Lancaster County SC Genealogy

DE SOTO TRAIL

by Louise Pettus

Did a Spanish army pass through present-day Lancaster and York counties in 1540?

Archaeologists and historians from universities in ten southern states along with various government departments have for several years been hard at work on the question of the exact route taken by Hernando De Soto when he laid claim to most of the present-day southern United States for Spain. De Soto's venture was 67 years before the first permanent English settlement at Jamestown, Virginia.

There is no question that De Soto left Tampa Bay with at least 500 men. The overland route from Florida to a site called Silver Bluff about 20 miles south of Augusta, Georgia has been mapped.

The puzzle has been the route taken after crossing the Savannah River into South Carolina. Formerly, historians thought that it was most likely that a mysterious Indian town the Spanish called Cofitachequi was at Silver Bluff and, if so, the De Soto records would limit the Spanish penetration of South Carolina to an area that ran from the coast to the mountains between the Saluda River and the Savannah River with the possibility that a scouting party led by Juan Pardo came as far inland as the Catawba Indian Land.

Now, witih more and more fresh archaeological evidence, the new theory is that De Soto's men went inland to the Congaree near present-day Columbia (which may have been the site of Cofitachequi) and split, with one group going toward Cheraw and the other up the Catawba River.

There hasn't been any real evidence to show which side of the Catawba River but. Dr. Chester De Pratter of the University of South Carolina hopes the De Soto Trail Commission will place historical markers from Camden to Lancaster on S.C. 97, and then up U.S. 521 to S.C. 160 which goes through Fort Mill to Rock Hill and on to the North Carolina line. Others would like to see the trail marked on I-77.

Dr. Charles Hudson of the University of Georgia, who wrote a cultural history of the Catawba Indians in 1970, is directing a major institute for scholars. "Spanish Explorers and Indian Chiefdoms: The Southeastern United States in the Sixteenth and Seventeenth Centuries" this summer. The institute will focus on the time period 1526-1670 (1670 was the year the English established the Charles Town colony).

Besides an interest in where the Spanish explorers traveled in the southeast, the scholars are addressing the questions of the nature of Indian societies in the 16th century southeast and what effect the European settlements had on the "pure" pre-European culture following contact with the white man in the 17th and 18th centuries.
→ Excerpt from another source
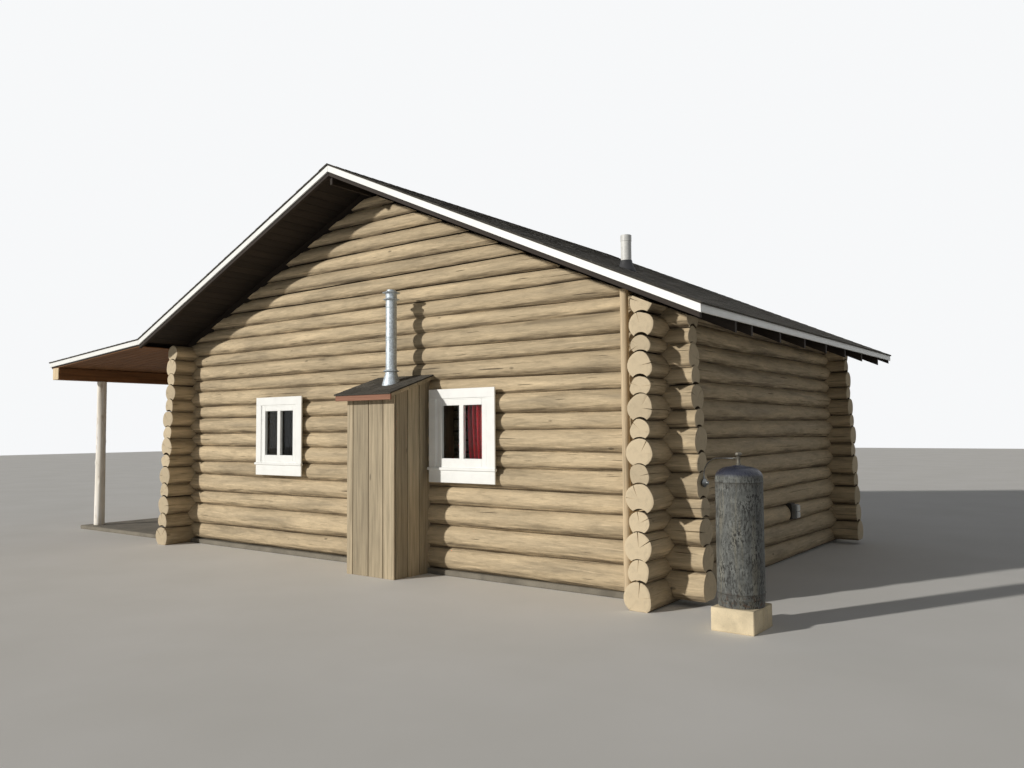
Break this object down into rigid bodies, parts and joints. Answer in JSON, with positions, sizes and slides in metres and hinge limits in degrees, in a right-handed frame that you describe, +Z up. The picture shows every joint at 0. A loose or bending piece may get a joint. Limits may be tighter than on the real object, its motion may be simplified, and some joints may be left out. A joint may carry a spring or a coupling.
{
  "type": "log cabin",
  "caption": "One-storey log cabin with saddle-notched corners, a gable roof, a lean-to porch, a flue chase and a gas cylinder.",
  "frame": {"origin": "on the ground at the centre of the rectangle of the four walls' centre lines, on the floor slab's underside", "axes": "+X along the gable walls towards the side without the porch, +Y from the front gable to the back one, +Z up"},
  "size_m": [11.835, 6.452, 4.673],
  "materials": {
    "stained_logs": "weathered opaque stain",
    "stained_boards": "stained boards",
    "roof_timber": "dark stained timber",
    "porch_timber": "brown timber",
    "peeled_post": "peeled log",
    "white_trim": "white paint",
    "door_boards": "stained boards",
    "shingles": "asphalt shingles",
    "concrete": "concrete",
    "galvanised": "galvanised",
    "white_pipe": "plastic pipe",
    "dark_rubber": "flashing boot",
    "window_glass": "clear",
    "weathered_paint": "worn grey paint",
    "brass": "dull",
    "grey_metal": "dull grey",
    "grey_plastic": "weatherproof box"
  },
  "bodies": {
    "root": {"back_gable_logs_even": "stained_logs", "back_gable_logs_odd": "stained_logs", "barge_rafters": "roof_timber", "chase_box": "stained_boards", "chase_deck": "stained_boards", "chase_fascia": "stained_boards", "chase_shingles": "shingles", "corner_pole": "stained_logs", "cylinder_block": "concrete", "cylinder_valve": "brass", "door_knob": "brass", "door_panel": "door_boards", "fascia_boards": "white_trim", "floor_slab": "concrete", "flue_cap": "galvanised", "flue_flashings": "galvanised", "flue_pipe": "galvanised", "front_gable_logs_even": "stained_logs", "front_gable_logs_odd": "stained_logs", "gas_cylinder": "weathered_paint", "gas_pigtail": "grey_metal", "gas_regulator": "grey_metal", "left_deck": "roof_timber", "left_shingles": "shingles", "main_rafters": "roof_timber", "outlet_box": "grey_plastic", "outlet_pad": "grey_plastic", "porch_beam": "porch_timber", "porch_ceiling": "porch_timber", "porch_deck": "roof_timber", "porch_posts": "peeled_post", "porch_rafters": "porch_timber", "porch_shingles": "shingles", "porch_slab": "concrete", "porch_wall_logs_even": "stained_logs", "porch_wall_logs_odd": "stained_logs", "rake_boards": "white_trim", "ridge_board": "roof_timber", "right_deck": "roof_timber", "right_shingles": "shingles", "right_wall_logs_even": "stained_logs", "right_wall_logs_odd": "stained_logs", "vent_boot": "dark_rubber", "vent_pipe": "white_pipe", "window_and_door_casings": "white_trim", "window_and_door_frames": "white_trim", "window_glass": "window_glass", "window_sashes": "white_trim"}
  },
  "joints": []
}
Currently, archaeological evidence, when added to new translations of Spanish records, points towards the idea that Indian society was breaking down in the century before the settlement of Charles Town. Population decline and other factors caused a realignment of tribes.

Hudson believes that the Catawbas were one of the surviving tribes that took in remnants of a number of less successful tribes. Hudson says that in 1710 the present-day Catawbas were known as Esaws and that in 1740 the Catawbas spoke at least 20 different dialects. The language called Catawba was the "court language" for the 20 tribes. He has no doubt that the Catawbas were culturally affiliated with the Cherokees.

De Soto and his men had two goals: to find gold and other riches and to convert the Indians to Catholicism. In contrast, the English, experimenting with a rudimentary form of capitalism, hoped to achieve wealth through trade with the Indians and wanted land for their surplus population.

The first extensive European contact with the Catawba Indians was through traders from Virginia who came to this area around 1680 seeking animal pelts. They came down the Occaneechee Trail through Salisbury, N.C. to Charlotte. South of Charlotte, the trail split. The most eastern trail is near U.S. 521 in Lancaster County, called by early settlers of this area, "The Great Wagon Road."

The trail southwest of Charlotte became known as the Nation Ford Road, roughly following U.S. 21 and crossing the Catawba River south of Hoesch-Celanese at the point where the Southern Railway trestle is now.